A quick search through your garbage bin at home will likely tell you, unsurprisingly, that a lot of your waste consists of plastic. These pieces all have a different shape, a different size, a different sturdiness. This is what makes plastic such a valuable (while being cheap) material. Its manufacturing is extremely flexible, which allows for the creation of plastic that fits any kind of need; being transparent, rigid or blocking oxygen from reaching your cucumber. This diversity in plastic types might be amazing for its purpose, but once in the ocean, all these pieces of mismanaged waste behave differently, complicating our efforts to understand their transport and behavior.

Processes that play a role for the transport of plastic in the ocean.

There are many different processes that play a role for the transport of plastic through the ocean. Especially the size, shape and buoyancy (how much something floats) determine how plastic responds to each process. For example, try pushing a small and a large rubber ducky down to the bottom of your bathtub. You’ll see, it takes much less effort to push the small one down. The same is seen in the ocean; microplastic can be found throughout the water column, larger pieces mainly float at the surface because of their buoyancy, or lie on the ocean floor.

Our focus in the Plastic Pollution Free Galapagos project is on the larger pieces of plastics. These are more efficient to collect and removing them from the environment will prevent the formation of microplastic. This luckily means that we can ignore some of the processes schematized in the figure above as they will barely affect the transport of larger plastic pieces.

One of the processes that is however important to take into account is Stokes Drift induced by waves:

 

If you want to ‘feel’ Stokes Drift and you are an experienced swimmer, choose a nice day with not too much wind and these perfectly smooth waves. Take a friend, swim away from the shoreline, go relax on your back perpendicular to the direction of the wave propagation and hold the ankles of your friend. While you are moved up and down by the waves (checkout the rubber duck in the movie) you will also feel that you and your friend are sometimes pulled or pushed in the opposite direction. Don’t fall asleep!

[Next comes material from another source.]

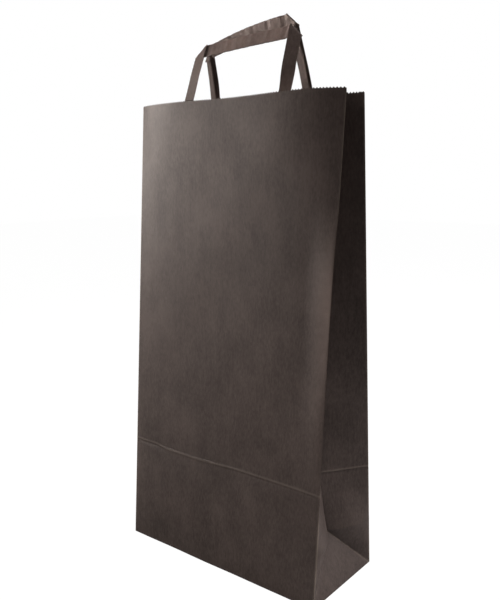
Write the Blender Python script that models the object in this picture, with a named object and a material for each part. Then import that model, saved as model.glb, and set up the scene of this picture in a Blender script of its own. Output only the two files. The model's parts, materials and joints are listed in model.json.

Your horizontal displacement will be slightly larger in the direction of the wave propagation, the Stokes Drift. Just as the duck, you will end up somewhere completely different!

The framework we use to develop our plastic transport model cleverly combines different model fields; we can for example combine the ocean currents with the data on the Stokes Drift or tide-induced flow. By using these fields separately we can investigate how important each individual process is for the transport of plastic. The movie below shows a simulation of a piece of plastic that starts east of the Galapagos Islands. Maybe it was dropped there by a fisherman, or it has already been drifting through the ocean for a long time.

 

The simulation with the red dot shows the pathway of the piece of plastic when the transport is determined by ocean currents only. The other simulation (green dot) shows the pathway when in addition Stokes Drift is taken into account. Which pathway resembles reality most? We want to predict where and when plastic washes ashore on the Galapagos Islands, but these simulations do not really agree on that!

Next time you see a piece of plastic alongside the road, think about what journey it took to get there, or might await it! (And pick it up…) In the meantime we will continue combining different model fields and, in the very near future, start using data from observations, so we will find out which dot takes the right path!